Negotiating and signing contracts is a critical part of running any business. After all, you enter into agreements all the time with your customers and clients, vendors and strategic partners, and employees and independent contractors. But not all contracts are created equally. It’s important to work with an experienced contract attorney to make sure that your contracts are legal, binding, and enforceable. If you want to minimize legal risks in your business operations, then you need to have contracts that have been professionally drafted and reviewed.

Why have a licensed attorney prepare and review your contracts?
How do you prevent misunderstandings and preserve relationships in your business deals?

How do you minimize the financial risk your business may be exposed to if things don’t work out?

How do you know that your business is not being taken advantage of?

How do you confirm that everyone is literally on the same page about the terms of the deal?

And perhaps most importantly, how do you make sure your agreement will be legally enforceable if there is a problem?

What’s wrong with generic, online form contracts?
Often, the contracts you find online are just wrong . . . the wrong parties, the wrong applicable law, the wrong type of agreement, etc.

Or, the contract is just too simplistic. It’s missing key clauses that, worst case scenario, will protect you and your business. 

Or, the contract has a bunch of terms with legal meanings that you don’t understand and don’t know whether (or how) you can change.

Even worse, that generic contract often doesn’t match what you and the other party actually intend. (And the courts don’t care about what you “really” meant if it’s not actually in the contract.)

Put simply, one size does not fit all. 

Using generic contracts you found online doesn’t save you (or your attorney) time or money. It’s actually harder to fix the mess than to start from scratch with a good structure. 

​What makes a contract valid or legally binding?
In order for your business contracts to be legally binding, there are a couple of key things we look for:

  • Does the document indicate that one party offered something to the other party that the other party agreed to accept? For example, if you are a service provider, you offer to provide your services in exchange for some payment, and your client accepts that offer when they sign the service agreement. When the client doesn’t sign but instead says, “let’s negotiate your fee,” then you don’t yet have a binding contract because there hasn’t been a “meeting of the minds.” You haven’t yet agreed on the key terms.
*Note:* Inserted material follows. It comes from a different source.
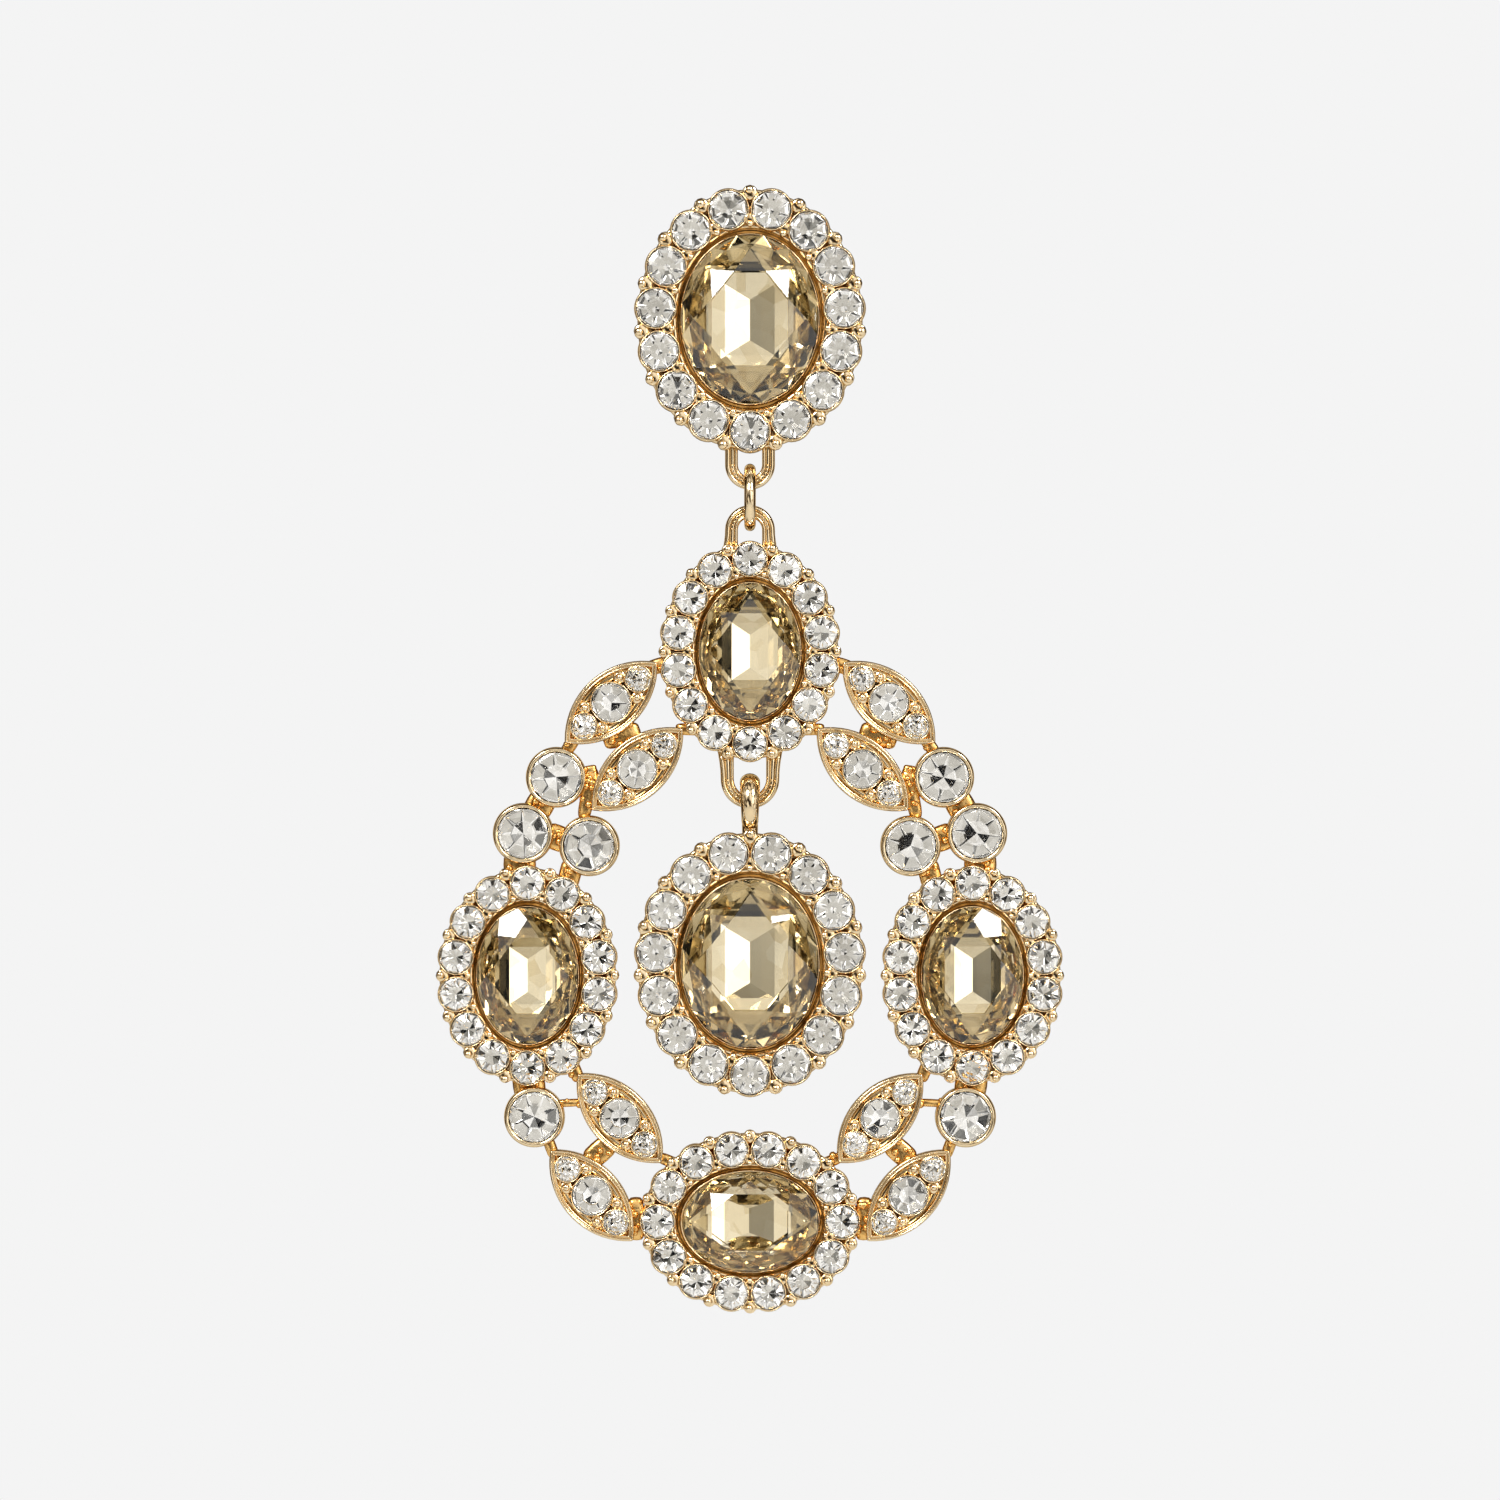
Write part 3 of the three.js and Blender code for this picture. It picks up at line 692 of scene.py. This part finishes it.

Incidentally, this is the biggest problem with verbal or oral agreements. All of that, “he said, she said,” makes it nearly impossible to prove that there was a meeting of the minds and what the parties actually agreed to do.
  • Consideration is simply the value being exchanged. As a business, you don’t provide your goods or services for free, do you? The consideration is the amount you charge for your goods or services. Consideration can also be less tangible. For example, in confidentiality and nondisclosure agreements, one party agrees not to share confidential information that, but for the contract, they wouldn’t be under any obligation to keep confidential. In exchange for this promise to maintain confidentiality, one party is getting access to information they wouldn’t otherwise have. (This access is the consideration that makes the contract legally binding.)

What should be included in your business contracts?
A good business contract will include all of the details that are relevant to the transaction.
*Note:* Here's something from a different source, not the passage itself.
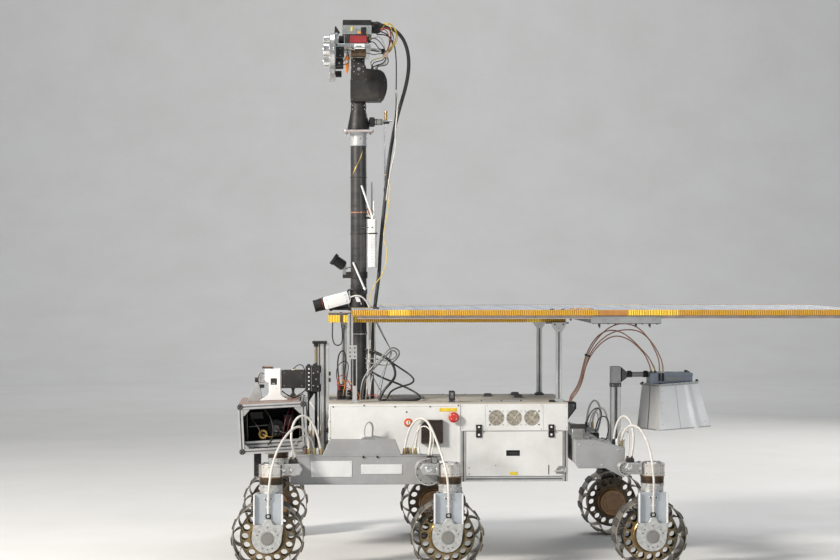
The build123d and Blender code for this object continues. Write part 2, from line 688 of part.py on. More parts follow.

  • What goods or services are being provided? By when?
  • How much is going to be charged for those goods or services? When is payment due? What happens if payment is late?
  • Who are the parties to the agreement? (Remember, you are not your business.)
  • What other details are important? What was discussed in the negotiations? Once the contract is signed, the only thing that typically matters is what is actually in the contract.
  • What could possibly go wrong? What should happen in any of those circumstances?
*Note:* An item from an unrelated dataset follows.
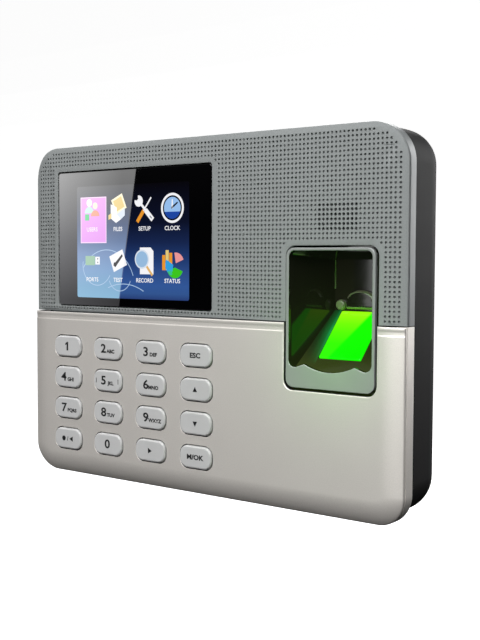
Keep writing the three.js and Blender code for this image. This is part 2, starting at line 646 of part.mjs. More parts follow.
function buildSpeaker() {
  const { x, z, width, height, radius, front, back } = SPEAKER;
  const body = prismAlongY(roundedRect(x, z, width, height, radius), front, back, 1);
  place("speaker", body, FINISH.blackPlastic);
  const [left, right, low, high] = [x - width / 2 - 3, x + width / 2 + 3, z - 4.5, z + 4.5];
  const clip = union(
    box(left, right, back + GAP, back + GAP + 1.2, low, high),
    box(left, left + 2.4, front, back + 1, low, high),
    box(right - 2.4, right, front, back + 1, low, high),
  );
  place("speaker_clip", clip, FINISH.blackPlastic);
  const route = new THREE.CatmullRomCurve3(SPEAKER_LEAD.map((point) => new THREE.Vector3(...point)));
  const section = new THREE.Shape().absarc(0, 0, LEAD_RADIUS, 0, 2 * Math.PI);
  const lead = new THREE.ExtrudeGeometry(section, { steps: 16, curveSegments: 4, extrudePath: route });
  place("speaker_lead", solid(lead), FINISH.blackPlastic);
}

// ---------------------------------------------------------------- main board

function socketBody({ x, width, depth, length }, grow, face) {
  return box(
    x - width / 2 - grow,
    x + width / 2 + grow,
    SOCKET_FRONT - grow,
    SOCKET_FRONT + depth + grow,
    face,
    face + length,
  );
}

function networkSocket() {
  const { x } = NETWORK;
  const low = SOCKET_FACE - 1;
  const cavity = box(x - 5.9, x + 5.9, SOCKET_FRONT + 1.4, SOCKET_FRONT + 8.6, low, SOCKET_FACE + 14);
  const latch = box(x - 3, x + 3, SOCKET_FRONT + 8, SOCKET_FRONT + 10.4, low, SOCKET_FACE + 9);
  return socketBody(NETWORK, 0, SOCKET_FACE).subtract(union(cavity, latch));
}

function usbSocket() {
  const { x } = USB;
  const [low, high] = [SOCKET_FACE - 1, SOCKET_FACE + 11];
  const cavity = box(x - 6.25, x + 6.25, SOCKET_FRONT + 0.9, SOCKET_FRONT + 6.05, low, high);
  const tongue = box(x - 5.5, x + 5.5, SOCKET_FRONT + 1.7, SOCKET_FRONT + 3.5, SOCKET_FACE + 1, high + 1);
  return socketBody(USB, 0, SOCKET_FACE).subtract(cavity).add(tongue);
}

function powerSocket() {
  const { x, bore, pin, depth } = POWER;
  const y = SOCKET_FRONT + depth / 2;
  const hole = rodAlongZ(x, y, bore, SOCKET_FACE - 1, SOCKET_FACE + 9);
  const contact = rodAlongZ(x, y, pin, SOCKET_FACE + 0.8, SOCKET_FACE + 10, 10);
  return socketBody(POWER, 0, SOCKET_FACE).subtract(hole).add(contact);
}

function buildBoard() {
  const { x0, x1, z0, z1, front, back } = BOARD;
  const holes = BOARD_FIXINGS.map(([x, z]) => rodAlongY(x, z, 1.6, -25, -10, 8));
  place("main_board", box(x0, x1, front, back, z0, z1).subtract(union(...holes)), FINISH.board);
  const onBoard = front - GAP;
  place("processor_chip", box(-37, -23, onBoard - 1.1, onBoard, -14, 0), FINISH.blackPlastic);
  const cell = { x: -54, z: -24, radius: 6.2 };
  const holder = rodAlongY(cell.x, cell.z, cell.radius + 1.6, onBoard - 2.6, onBoard, 20);
  const seat = rodAlongY(cell.x, cell.z, cell.radius + GAP, onBoard - 4.7, onBoard - 0.5, 20);
  place("cell_holder", holder.subtract(seat), FINISH.blackPlastic);
  place("coin_cell", rodAlongY(cell.x, cell.z, cell.radius, onBoard - 2.7, onBoard - 0.8, 20), FINISH.steel);
  place("network_socket", networkSocket(), FINISH.steel);
  place("usb_socket", usbSocket(), FINISH.steel);
  place("power_socket", powerSocket(), FINISH.blackPlastic);

  const { x, z, switchSize, switchBack, plungerRadius } = TAMPER;
  const half = switchSize / 2;
  const switchBody = box(x - half, x + half, back + GAP, switchBack, z - half, z + half);
  place("tamper_switch", switchBody, FINISH.blackPlastic);
  const plunger = rodAlongY(x, z, plungerRadius, switchBack + 1.3, PLATE_FRONT - GAP, 14);
  place("tamper_plunger", plunger, FINISH.white);
}

// ---------------------------------------------------------------- screws

// A screw standing on its tip at the origin, with its head up the Y axis.
function screwShape(length, headRadius, headHeight) {
  const shank = rodAlongY(0, 0, SCREW_RADIUS, 0, length + 0.2, 8);
  const head = rodAlongY(0, 0, headRadius, length, length + headHeight, 10);
  return geometryOf(shank.add(head));
}

function buildScrews() {
  const caseScrew = screwShape(12, 2.6, 2);
  CASE_FIXINGS.forEach(([x, z], i) => {
    place(`case_screw_${i + 1}`, caseScrew, FINISH.steel).position.set(x, -9.7 - 12, z);
  });
  const boardScrew = screwShape(6, 2.4, 1.5);
  BOARD_FIXINGS.forEach(([x, z], i) => {
    const mesh = place(`board_screw_${i + 1}`, boardScrew, FINISH.steel);
    mesh.rotation.x = Math.PI;
    mesh.position.set(x, BOARD.front - GAP + 6, z);
  });
  const lockLength = LOCK.tip - LOCK.headBottom - 2;
  const lock = place("lock_screw", screwShape(lockLength, 2.4, 2), FINISH.steel);
  lock.rotation.x = -Math.PI / 2;
  lock.position.set(LOCK.x, LOCK.y, LOCK.tip);
}

// ---------------------------------------------------------------- assembly

place("rear_housing", rearHousing(), FINISH.blackPlastic);
place("wall_plate", wallPlate(), FINISH.steel);
place("upper_cover", upperCover(), FINISH.greyPlastic);
place("lower_cover", lowerCover(), FINISH.silverPaint);
place("grille_plate", grillePlate(), FINISH.greyPlastic);
buildDisplay();
buildKeypad();
buildSensor();
buildSpeaker();
buildBoard();
buildScrews();

export default terminal;
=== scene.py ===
"""A wall-mounted fingerprint scanner terminal, given its finished shapes and surfaces.

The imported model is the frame. Lengths are in metres, X is to the right as seen from the front,
Z is up, and the face looks along -Y.
"""

import json
import math

import bmesh
import bpy
from mathutils import Matrix, Vector


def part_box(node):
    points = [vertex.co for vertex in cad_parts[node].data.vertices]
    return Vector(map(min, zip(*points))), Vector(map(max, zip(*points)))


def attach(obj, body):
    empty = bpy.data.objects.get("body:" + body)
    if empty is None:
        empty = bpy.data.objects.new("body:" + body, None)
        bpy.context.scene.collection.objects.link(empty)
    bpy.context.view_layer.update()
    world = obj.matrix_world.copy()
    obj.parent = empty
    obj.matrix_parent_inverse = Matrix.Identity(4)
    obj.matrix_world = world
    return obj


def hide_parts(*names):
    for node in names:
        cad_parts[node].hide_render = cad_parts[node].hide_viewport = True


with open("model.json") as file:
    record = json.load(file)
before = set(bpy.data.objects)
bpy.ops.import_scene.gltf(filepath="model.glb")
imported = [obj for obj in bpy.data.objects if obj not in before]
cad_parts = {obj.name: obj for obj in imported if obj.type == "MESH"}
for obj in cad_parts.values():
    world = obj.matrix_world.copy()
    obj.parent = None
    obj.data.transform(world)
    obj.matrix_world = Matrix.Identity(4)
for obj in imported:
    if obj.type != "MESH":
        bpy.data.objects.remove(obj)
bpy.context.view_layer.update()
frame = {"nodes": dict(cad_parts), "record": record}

MM = 0.001

# ---------------------------------------------------------------- sizes taken from the frame

UPPER_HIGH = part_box("upper_cover")[1]
LOWER_LOW, LOWER_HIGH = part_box("lower_cover")
GRILLE_LOW, GRILLE_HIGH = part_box("grille_plate")
LENS_LOW, LENS_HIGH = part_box("display_lens")
SURROUND_LOW, SURROUND_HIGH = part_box("sensor_surround")
SPEAKER_LOW, SPEAKER_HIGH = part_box("speaker")

HALF_WIDTH = UPPER_HIGH.x
HALF_HEIGHT = UPPER_HIGH.z
CORNER = 13 * MM
COVER_BACK = -24 * MM
GRILLE_FRONT = GRILLE_LOW.y
GRILLE_BACK = GRILLE_HIGH.y
LOWER_FRONT = LOWER_LOW.y
WALL = 2.2 * MM
OPENING_LOW, OPENING_HIGH = Vector((39.35, 0, -23.5)) * MM, Vector((75.35, 0, 25.1)) * MM
OPENING_RADIUS = 3.5 * MM
LOWER_CORNER = 10.5 * MM
WELL_MIDDLE = (SURROUND_LOW.x + SURROUND_HIGH.x) / 2
SLOPE = math.radians(45.8)
GLASS_MIDDLE = Vector((WELL_MIDDLE, -16.4 * MM, -5.1 * MM))
ON_SLOPE = Matrix.Translation(GLASS_MIDDLE) @ Matrix.Rotation(SLOPE, 4, "X")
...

What business contracts must be in writing?
While we generally advise clients not to rely on verbal or oral agreements in business, certain contracts must be in writing in order to be legally enforceable. This rule is known as the Statute of Frauds. The most common types of business contracts that must be in writing include:

  • Service Agreements that cannot be performed within one year
  • Contracts for the sale of goods in excess of $500
  • Contracts that involve the transfer of land (including commercial leases and real estate purchase agreements)
  • Contracts of suretyship, which are contracts to assume another party’s obligations


What are the most common types of business contracts?

There are a wide variety of contracts you might need over the life of your business. Some of the most common business contracts include:

  • Service or Sales Agreements: Unless your business is strictly a retail business, you will probably need a contract for the services you provide or the goods you sell. If your business is web-based or operates through an app, you will still need this type of contract, but it will commonly be referred to as a Terms of Service or Terms and Conditions.
  • Nondisclosure Agreement: Before you share any confidential information about your business, you should have the other party sign a nondisclosure agreement (NDA).
  • Partnership or Operating Agreement: If you have business partners, it’s critical that you have a written agreement that governs the business relationship.
  • Property or Equipment Leases: If your business leases property or equipment for its operations, then you need a written agreement that spells out the terms of the lease.
  • Employment or Independent Contractor Agreements: As you begin to hire staff, then you will need to make important decisions about the terms of the relationship. Is the staff person an employee or independent contractor? What is their compensation package? Will they be developing any intellectual property? Do you need non-compete or non-solicitation clauses?